I will say the only saving grace in this entire blunder is the cinematography by Caleb Deschanel (The Passion of the Christ). Even when the cheesy special effects take flight, Deschanel makes sure the images are worth watching, having a special skill with the cool hues of the wintry color palette. I wanted to at least credit one redeeming aspect.
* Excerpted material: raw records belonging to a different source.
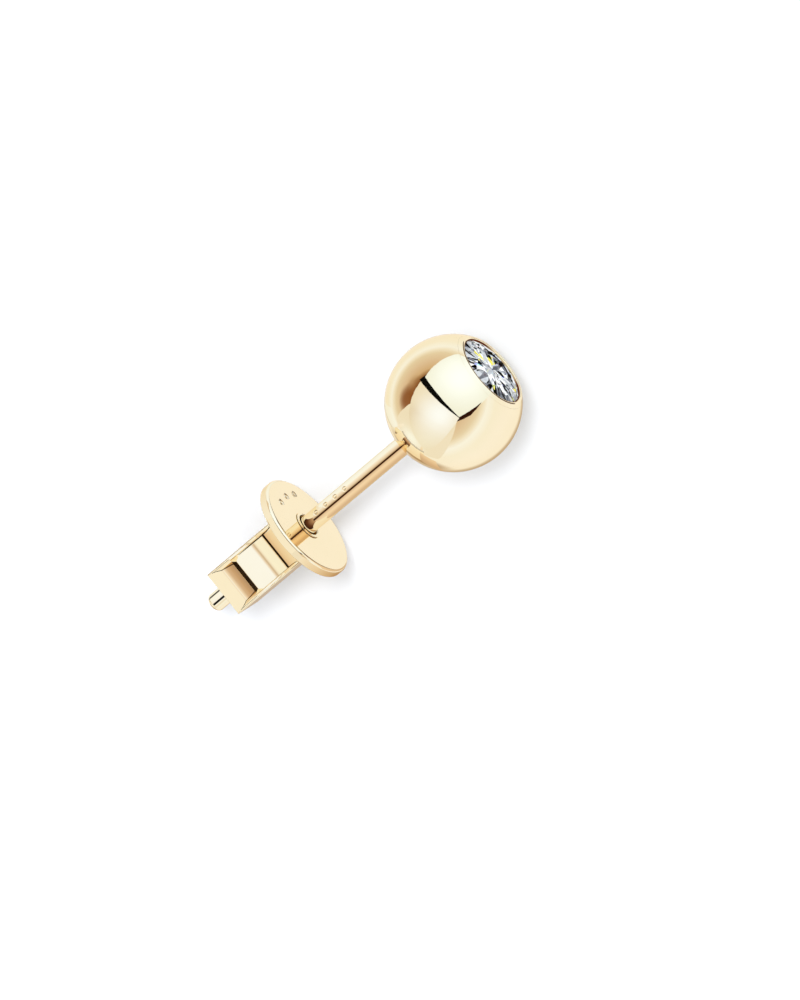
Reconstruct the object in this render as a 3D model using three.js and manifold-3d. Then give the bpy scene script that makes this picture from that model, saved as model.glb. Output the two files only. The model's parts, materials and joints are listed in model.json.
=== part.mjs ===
// A ball stud earring with a flush-set round brilliant and a push-on clutch, in millimetres.
//
// The stud is built along its own axis: +X runs from the ball's centre towards the diamond, and
// the post leaves the back of the ball along -X. The whole is then tilted by the small angle at
// which it lies on a table, on its ball and on the rim of the clutch's disc, and set with the
// middle of its footprint at the origin, +Z up.

import * as THREE from 'three';
import { mergeVertices } from 'three/addons/utils/BufferGeometryUtils.js';
import Module from 'manifold-3d';

const wasm = await Module();
wasm.setup();

// ---------------------------------------------------------------- driving dimensions

const SIDES = 36;                  // sides of every turned piece
const FLAT = Math.cos(Math.PI / SIDES);

const BALL_R = 3.0;
const BALL_WALL = 0.35;
const BALL_STEP = THREE.MathUtils.degToRad(7.5);

const POST_R = 0.4;
const POST_REACH = 15.0;           // ball centre to the post's tip
const TIP_DOME = 0.28;             // length of the rounded tip
const SOLDER_R = 0.08;             // fillet between post and ball

const STONE_R = 1.75;
const TABLE_R = 1.05;
const CROWN_ANGLE = THREE.MathUtils.degToRad(27);
const PAVILION_ANGLE = THREE.MathUtils.degToRad(40.75);
const GIRDLE_TOP = 2.19;           // distance of the girdle's upper edge from the ball's centre
const GIRDLE_H = 0.06;
const STAR_LENGTH = 0.5;           // share of the way from table to girdle
const LOWER_HALF = 0.77;           // share of the way from girdle to culet

const SETTING_R = 1.98;            // radius of the ball's opening
const SETTING_GAP = 0.02;          // clearance between the ring and the ball, and ring and stone
const RING_DEPTH = 1.55;           // distance of the ring's inner end from the ball's centre
const LIP_R = 1.705;               // the lip's inner edge
const LIP_TOP = 2.37;

const DISC_R = 2.5;
const DISC_T = 0.47;
const DISC_FRONT = -9.0;           // the disc's front face, on the stud's axis
const DISC_FRONT_ROUND = 0.1;
const DISC_BACK_ROUND = 0.1;
const DISC_HOLE_R = 0.64;

const BORE_R = 0.43;               // runs on the post with 0.03 mm all round
const NECK_R = 0.62;
const NECK_BORE_R = 0.53;         // the neck stands clear of the post all round
const EYELET_R = 0.73;
const EYELET_RISE = 0.07;          // how far the rolled eyelet stands off the disc
const EYELET_MOUTH = 0.56;
const SEAT_GAP = 0.02;

const GRIP_W = 2.2;                // across the box's two side walls
const GRIP_D = 2.4;                // across its two open faces
const GRIP_L = 4.26;               // from the disc's back to the open end
const BASE_T = 0.2;
const WALL_T = 0.17;               // side wall at its edge
const WALL_DRAFT = 0.19;           // how far the side wall's inner face leans in
const WALL_WAIST = 0.6;            // height at which the lean ends
const LEAF_T = 0.16;
const LEAF_CLEAR = 0.45;           // the leaves' inner faces stay this far from the axis
const CURL_RUN = 0.94;             // length of the curled leaf, along the post
const CURL_FOOT = 0.55;            // height at which the curl turns straight down
const END_RIM = 0.142;
const SLOT_W = 0.168;              // gap between the curled leaf and the flat leaf

// ---------------------------------------------------------------- helpers

/** Turn a closed or axis-to-axis profile of [along, radius] points round the stud's axis. */
function turned(profile) {
  const points = profile.map(([along, radius]) => new THREE.Vector2(radius, along));
  const halfStep = Math.PI / SIDES;
  const geometry = new THREE.LatheGeometry(points, SIDES, halfStep);
  geometry.rotateZ(-Math.PI / 2);
  return geometry;
}

/** Extrude an outline of [a, b] points, centred, over the given length. */
function extruded(outline, length) {
  const shape = new THREE.Shape(outline.map(([a, b]) => new THREE.Vector2(a, b)));
  const geometry = new THREE.ExtrudeGeometry(shape, { depth: length, bevelEnabled: false });
  geometry.translate(0, 0, -length / 2);
  return geometry;
}

/** Points of an arc of an ellipse, from one angle to another, both ends included. */
function arc(centreA, centreB, radiusA, radiusB, from, to, steps) {
  return Array.from({ length: steps + 1 }, (_, i) => {
    const angle = from + ((to - from) * i) / steps;
    return [centreA + radiusA * Math.cos(angle), centreB + radiusB * Math.sin(angle)];
  });
}

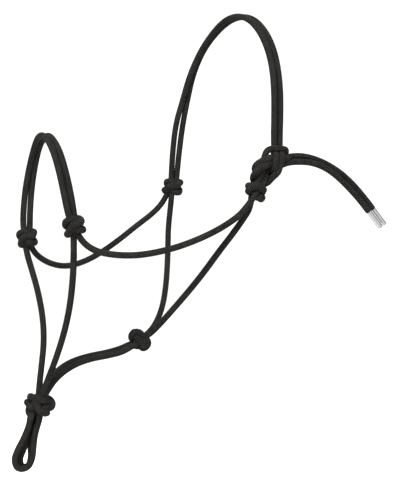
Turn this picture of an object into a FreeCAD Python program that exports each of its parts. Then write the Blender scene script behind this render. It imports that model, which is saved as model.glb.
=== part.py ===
"""Rope halter for a horse: one black braided rope tied into a noseband, cheeks, chin, throat,
jaw and crown, closed at the poll by a doubled sheet bend, with two metal-tipped tails.

Frame, in millimetres: +Z is up, +X is the horse's left, +Y runs from the nose towards the tail.
The origin is the poll seat, the underside of the crown where it lies behind the ears.
"""
import FreeCAD, Part
import math
import os
from FreeCAD import Vector

ROPE_DIAMETER = 6.35
ROPE_RADIUS = ROPE_DIAMETER / 2
ARC_SHARE = 0.45            # share of the shorter run that each arc of a tube takes up

KNOT_RADIUS = 10.5          # two-strand knots, seen along their axis
KNOT_HALF_WIDTH = 8.5       # the same knots, half of their length along the axis
FIADOR_RADIUS = 12.5        # the four-strand knot under the chin
FIADOR_HALF_WIDTH = 13.0
KNOT_ROUNDING = 0.55        # edge fillet as a share of a knot's half width

TIE_RADIUS = 11.5           # the turn of the crown pair round the tie loop
TIE_HALF_WIDTH = 10.0
TIE_ROUNDING = 5.0
TIE_LOW_END = (103.0, -21.5, -173.5)
TIE_HIGH_END = (103.0, -7.0, -163.0)

FERRULE_RADIUS = 2.9        # metal tips, crimped over the ends of the two tails
FERRULE_WALL = 0.4
FERRULE_LENGTH = 22.0
FERRULE_END_WALL = 1.0
FERRULE_ROUNDING = 0.6

# Centres of the knots. Each pair lies on one hinge axis, and each barrel's axis is that hinge's.
NOSE_KNOT_LEFT = (60.0, -213.0, -231.0)
NOSE_KNOT_RIGHT = (-60.0, -224.0, -243.0)
CHEEK_KNOT_LEFT = (105.0, -31.0, -195.0)
CHEEK_KNOT_RIGHT = (-105.0, -31.0, -183.0)
THROAT_KNOT = (0.0, -116.0, -353.0)
FIADOR_KNOT = (0.0, -230.0, -416.0)
LATERAL = (1.0, 0.0, 0.0)

# Routes of the strands between the knots, as laid by hand.
ROUTES = {
    "crown_strand_front": [
        (-105, -34.5, -175), (-107, -33.5, -143), (-106, -29, -109), (-101, -20.5, -80),
        (-91, -15.5, -54), (-76.5, -10.5, -31), (-58, -6.5, -14.5), (-30, -4, 0.5),
        (1, -3.5, 4), (34, -3.5, -2.5), (62.5, -4, -19.5), (84, -5, -41.5), (95.5, -5.5, -65),
        (101, -6.3, -90), (101.5, -6.5, -115), (98.5, -5.5, -138), (97.5, -5, -156)],
    "crown_strand_rear": [
        (-105, -27.5, -175), (-107, -24.5, -143), (-106, -19, -109), (-103, -13, -80),
        (-96.5, -11.5, -52.5), (-82, -6, -28.5), (-62, -1, -12), (-31, 3, 1),
        (0, 3.8, 4.2), (32.5, 3.6, -2.5), (61.5, 3, -20), (83, 2, -42), (95, 1.6, -65.5),
        (101, 0.9, -90), (101.5, 0.6, -115), (98.5, 1.4, -138), (97.5, 1.8, -158)],
    "tie_loop": [
        (106, -31.5, -186), (107.5, -29, -177.5), (107.5, -26.5, -168), (108, -24, -158.5),
        (108.5, -18, -150), (108, -8.5, -147.5), (107.5, 0, -149), (106, 4.5, -155),
        (105, -1, -163.5), (104, -9, -171.5), (104, -16.5, -179.5), (104.5, -23.5, -187.5)],
    "noseband_strand_front": [
        (-60, -227.5, -231), (-62, -227.5, -213), (-62, -227, -189), (-55, -224, -163.5),
        (-37, -223.5, -142), (-9, -225.5, -133), (19.5, -228.5, -138), (42, -230.5, -154.5),
        (56.5, -229, -178), (62, -224, -202.5), (62, -219.3, -219)],
    "noseband_strand_rear": [
        (-60, -220.5, -231), (-62, -220, -214), (-62, -218.5, -190), (-55.5, -217, -163.5),
        (-38, -216.5, -142.5), (-9, -218, -133.5), (21, -221, -138), (45.5, -223, -154.5),
        (58.5, -221.6, -178), (62, -216.3, -202.5), (59, -213, -219)],
    "cheek_strand_right": [
        (-61.5, -220, -251.2), (-65.5, -210.8, -262.7), (-71, -193.4, -271.7),
        (-78, -172.5, -275), (-84.5, -150, -270), (-90, -127.6, -260), (-95.5, -101.8, -244.3),
        (-100.5, -79.5, -228.8), (-105, -57.4, -214.6), (-107.5, -44.2, -202.6),
        (-108, -38.5, -193)],
    "cheek_strand_left": [
        (62.5, -209.6, -240.8), (66.5, -202.8, -250.9), (71, -191.6, -257.6),
        (77, -173.5, -261), (84.5, -150, -261), (92, -121, -255), (97, -96.7, -246.7),
        (102, -71.7, -235.1), (106.5, -51.6, -221.7), (108, -43.2, -212.4), (108, -36.5, -204.5)],
    "chin_strand_right": [
        (-59.5, -224.5, -259.5), (-57, -219.4, -278), (-51, -214.2, -302), (-41, -212.2, -329),
        (-29, -215, -354), (-16, -222, -377), (-6.5, -227.5, -396), (-3.7, -229.5, -408)],
    "chin_strand_left": [
        (59, -213, -247.5), (57.5, -212.5, -265), (53, -212, -288), (45.5, -212.5, -314),
        (34, -214.5, -341), (20.5, -219, -369), (8.5, -224.5, -393), (3.7, -228, -407)],
    "throat_strand_right": [
        (-101.5, -35, -199.5), (-100.5, -37, -213), (-96, -41, -231), (-89, -44.5, -253),
        (-79, -49.6, -275), (-64.5, -57.7, -298), (-46, -70, -321), (-26.5, -86.5, -338),
        (-10.5, -103, -348), (-5, -111, -350)],
    "throat_strand_left": [
        (101.5, -34.5, -211.5), (99.5, -41.5, -223), (94.5, -51.2, -238.5),
        (84.5, -62.8, -257.5), (71, -73.5, -279), (54.5, -83.8, -299.5), (36, -93.5, -319),
        (19, -101.8, -335.8), (8, -107, -345.5), (4, -111.5, -349.5)],
    "jaw_strand_right": [
        (-3.5, -127.5, -358.5), (-3.5, -139, -363.5), (-3.6, -156, -367), (-3.6, -174, -369.5),
        (-3.5, -191, -374), (-3.5, -205, -381), (-3.5, -215, -391)],
    "jaw_strand_left": [
        (3.5, -127.5, -358.5), (3.5, -139, -363), (3.6, -156, -366.5), (3.6, -174, -369),
        (3.5, -191, -373.5), (3.5, -205, -380.5), (3.5, -215, -390.5)],
    "lead_loop_right": [
        (-3.4, -239, -431), (-3.5, -241, -441.5), (-3.6, -244.5, -453), (-3.6, -248.5, -463),
        (-3.5, -251.5, -472.5), (-3.4, -248.5, -480.5), (-3.4, -240.5, -480.5),
        (-3.5, -237, -471.5), (-3.6, -236.5, -461.5), (-3.6, -235.5, -451), (-3.5, -233.5, -441),
        (-3.4, -231, -431)],
    "lead_loop_left": [
        (3.4, -240.5, -431), (3.5, -243.5, -441.5), (3.6, -249, -453), (3.6, -255, -463),
        (3.5, -258.5, -473), (3.4, -254.5, -482.5), (3.4, -243.5, -482), (3.5, -238.5, -472.5),
        (3.6, -237.5, -461.5), (3.6, -236.5, -451), (3.5, -234, -441), (3.4, -230.5, -431)],
    "tail_strand_upper": [
        (102, 10.5, -156.3), (102, 23, -155.7), (102, 37, -158), (102, 54, -163.5),
        (102, 72, -172.7), (102, 88.5, -185.3), (102, 104, -200.8), (102, 114, -212.1)],
    "tail_strand_lower": [
        (106.5, 10.5, -164), (106.5, 22, -163.4), (106.4, 35.5, -163.8), (106.3, 51, -168.2),
        (106.3, 66, -177), (106.3, 81, -189.5), (106.3, 96, -203.6), (106.3, 106.2, -215.2)],
}


def vectors(points):
    """The points as FreeCAD vectors."""
    return [Vector(*point) for point in points]


def rounded_path(node, points):
    """Straight runs joined by tangent arcs, each as large as its two runs allow."""
    edges = []
    radii = []
    start = points[0]
    for before, corner, after in zip(points, points[1:], points[2:]):
        incoming = corner - before
        outgoing = after - corner
        half_turn = incoming.getAngle(outgoing) / 2
        set_back = ARC_SHARE * min(incoming.Length, outgoing.Length)
        radius = set_back / math.tan(half_turn)
        radii.append(radius)
        tangent_in = corner - incoming.normalize() * set_back
        tangent_out = corner + outgoing.normalize() * set_back
        to_centre = (outgoing - incoming).normalize() * (radius / math.cos(half_turn))
        middle = corner + to_centre - Vector(to_centre).normalize() * radius
        edges.append(Part.LineSegment(start, tangent_in).toShape())
        edges.append(Part.Arc(tangent_in, middle, tangent_out).toShape())
        start = tangent_out
    edges.append(Part.LineSegment(start, points[-1]).toShape())
    path = Part.Wire(edges)
    print(f"{node}: {path.Length:.0f} mm long, radii {min(radii):.1f} to {max(radii):.1f} mm")
    return path


def rope_along(node, points):
    """A round rope of one strand, swept along its rounded path."""
    path = rounded_path(node, points)
    section = Part.Wire(Part.makeCircle(ROPE_RADIUS, points[0], points[1] - points[0]))
    rope = path.makePipeShell([section], True, False)
    expected = math.pi * ROPE_RADIUS ** 2 * path.Length
    print(f"    volume is {rope.Volume / expected:.4f} of section times length")
    return rope


def barrel(centre, axis, radius, half_width):
    """The outer shape of a tied knot: a drum with well rounded edges, centred on its axis."""
    direction = Vector(*axis).normalize()
    drum = Part.makeCylinder(radius, 2 * half_width, Vector(*centre) - direction * half_width, direction)
    rims = [edge for edge in drum.Edges if len(edge.Vertexes) == 1]
    return drum.makeFillet(KNOT_ROUNDING * half_width, rims)


def between(low, high):
    """The direction from one point to another, as a tuple."""
    return tuple(b - a for a, b in zip(low, high))


def tie_knot(loop):
    """The crown pair's turn round the tie loop, as an oblong drum with the loop's passage in it."""
    low = Vector(*TIE_LOW_END)
    high = Vector(*TIE_HIGH_END)
    lateral = Vector(*LATERAL)
    along = (high - low).normalize()
    across = lateral.cross(along)
    side = across * TIE_RADIUS
    back = lateral * TIE_HALF_WIDTH
    outline = Part.Wire([
        Part.LineSegment(low + side - back, high + side - back).toShape(),
        Part.Arc(high + side - back, high + along * TIE_RADIUS - back, high - side - back).toShape(),
        Part.LineSegment(high - side - back, low - side - back).toShape(),
        Part.Arc(low - side - back, low - along * TIE_RADIUS - back, low + side - back).toShape()])
    drum = Part.Face(outline).extrude(lateral * 2 * TIE_HALF_WIDTH)
    rims = [edge for edge in drum.Edges if abs(edge.tangentAt(edge.FirstParameter).dot(lateral)) < 0.5]
    return drum.makeFillet(TIE_ROUNDING, rims).cut(loop)


def tail_with_stub(node, points):
    """A tail strand, with the narrower heat-sealed end that its metal tip is crimped on."""
    rope = rope_along(node, points)
    direction = (points[-1] - points[-2]).normalize()
    stub = Part.makeCylinder(FERRULE_RADIUS - FERRULE_WALL, FERRULE_LENGTH - FERRULE_END_WALL,
                             points[-1], direction)
    return rope.fuse(stub)


def ferrule(points):
    """A thin-walled metal cap over a tail's end, open towards the rope and closed at the tip."""
    mouth = points[-1]
    direction = (points[-1] - points[-2]).normalize()
    body = Part.makeCylinder(FERRULE_RADIUS, FERRULE_LENGTH, mouth, direction)
    tip = mouth + direction * FERRULE_LENGTH
    rim = [edge for edge in body.Edges
           if len(edge.Vertexes) == 1 and edge.CenterOfMass.distanceToPoint(tip) < FERRULE_END_WALL]
    body = body.makeFillet(FERRULE_ROUNDING, rim)
    bore = Part.makeCylinder(FERRULE_RADIUS - FERRULE_WALL, FERRULE_LENGTH - FERRULE_END_WALL,
                             mouth, direction)
    return body.cut(bore)


def build():
    """All nodes of the halter, as a dictionary of node name to solid."""
    nose_axis = between(NOSE_KNOT_RIGHT, NOSE_KNOT_LEFT)
    cheek_axis = between(CHEEK_KNOT_RIGHT, CHEEK_KNOT_LEFT)
    nodes = {}
    for node, route in ROUTES.items():
        make = tail_with_stub if node.startswith("tail") else rope_along
        nodes[node] = make(node, vectors(route))
    for name, centre, axis in (
            ("nose_knot_left", NOSE_KNOT_LEFT, nose_axis),
            ("nose_knot_right", NOSE_KNOT_RIGHT, nose_axis),
            ("cheek_knot_left", CHEEK_KNOT_LEFT, cheek_axis),
            ("cheek_knot_right", CHEEK_KNOT_RIGHT, cheek_axis),
            ("throat_knot", THROAT_KNOT, LATERAL)):
        nodes[name] = barrel(centre, axis, KNOT_RADIUS, KNOT_HALF_WIDTH)
    nodes["fiador_knot"] = barrel(FIADOR_KNOT, LATERAL, FIADOR_RADIUS, FIADOR_HALF_WIDTH)
    nodes["tie_knot"] = tie_knot(nodes["tie_loop"])
    for place in ("upper", "lower"):
        nodes[f"tail_ferrule_{place}"] = ferrule(vectors(ROUTES[f"tail_strand_{place}"]))
    return nodes


os.makedirs("parts", exist_ok=True)
for node_name, solid in build().items():
    solid.exportStep(f"parts/{node_name}.step")
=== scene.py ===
"""A rope halter: knotted noseband, cheeks, throat latch, jaw and crown of one braided rope."""

import math

import bpy  # noqa: E402
import numpy as np  # noqa: E402
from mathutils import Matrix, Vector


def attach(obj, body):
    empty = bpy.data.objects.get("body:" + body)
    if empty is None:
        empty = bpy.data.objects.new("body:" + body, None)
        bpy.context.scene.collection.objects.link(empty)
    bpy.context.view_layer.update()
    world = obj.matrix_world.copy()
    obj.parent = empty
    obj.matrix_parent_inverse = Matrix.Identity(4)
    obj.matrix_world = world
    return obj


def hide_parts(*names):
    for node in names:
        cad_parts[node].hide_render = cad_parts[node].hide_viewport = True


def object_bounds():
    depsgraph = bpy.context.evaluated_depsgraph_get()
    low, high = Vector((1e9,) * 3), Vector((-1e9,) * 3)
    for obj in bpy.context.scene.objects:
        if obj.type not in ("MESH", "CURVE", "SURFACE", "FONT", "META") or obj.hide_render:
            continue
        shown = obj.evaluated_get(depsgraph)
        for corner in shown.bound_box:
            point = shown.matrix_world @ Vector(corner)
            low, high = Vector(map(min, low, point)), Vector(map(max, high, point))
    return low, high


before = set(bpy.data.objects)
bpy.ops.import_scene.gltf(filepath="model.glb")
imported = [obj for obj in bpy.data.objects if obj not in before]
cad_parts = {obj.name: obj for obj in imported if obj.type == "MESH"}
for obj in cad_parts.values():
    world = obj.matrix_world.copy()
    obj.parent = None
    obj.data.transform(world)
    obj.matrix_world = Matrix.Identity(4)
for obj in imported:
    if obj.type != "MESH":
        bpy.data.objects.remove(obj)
cad_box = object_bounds()

# ---------------------------------------------------------------- camera
AIM = np.array((0.0, -0.045, -0.248))
AZIMUTH = 65.0  # of the camera, in degrees; the two directions below belong to it
TO_CAMERA = np.array((0.9063, -0.4226, 0.0))
CAMERA_RIGHT = np.array((0.4226, 0.9063, 0.0))
DISTANCE = 1.5
LENS = 101.2

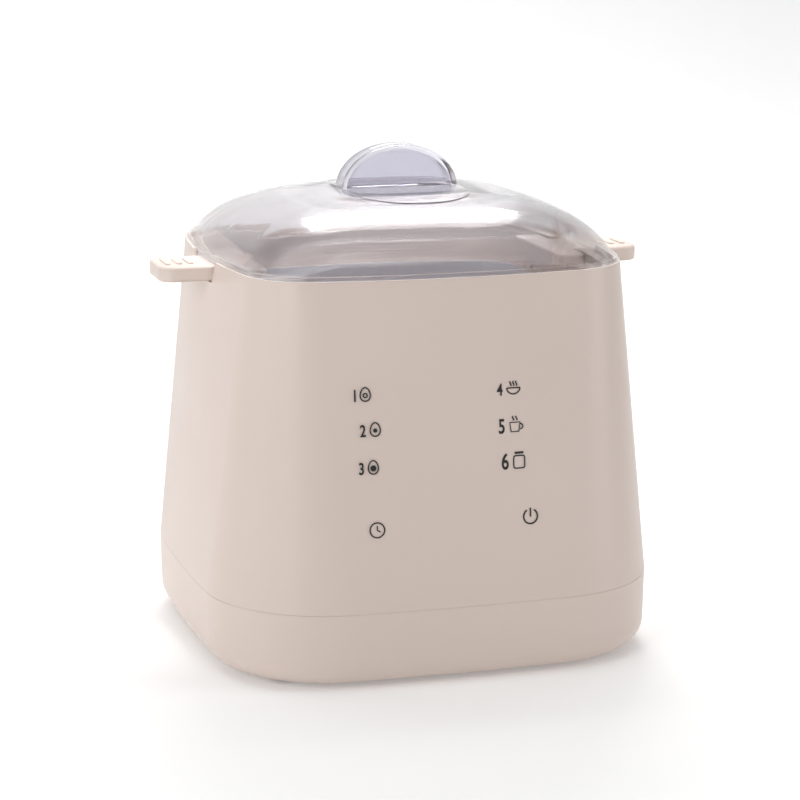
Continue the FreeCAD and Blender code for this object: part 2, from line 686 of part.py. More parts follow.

The inconsistent plotting and rules, the corny and overly wistful characterization, the overwhelming silliness of every single moment, Winter's Tale will spark far more guffaws and derision than plaudits. It's a movie that bludgeons you with its unrelenting maudlin nature disguised as romantic fantasy. The source material is beloved by some but it all comes across as nonsensical twaddle onscreen. Goldsman's screenwriting credits run the gamut from award winning (A Beautiful Mind, Cinderella Man), to big budget to notorious stinkers (Batman & Robin, Lost in Space). It's hard to judge the man's talents with such a wide range of quality. However, I can question the finished results of Winter's Tale and openly wonder what in the world convinced Goldsman to cash in all his Hollywood cache to direct this dreck. I'm almost tempted to encourage people to watch Winter's Tale just to try and make sense of it themselves, to try and take in 118 minutes of earnest bad decisions. Whether it's the magic flying horse, the 100-year-old news writer, or the fact that we're dealing with a bad guy named Pearly, or Will Smith as Lucifer, but sometimes Hollywood unleashes a disaster that begs to be seen.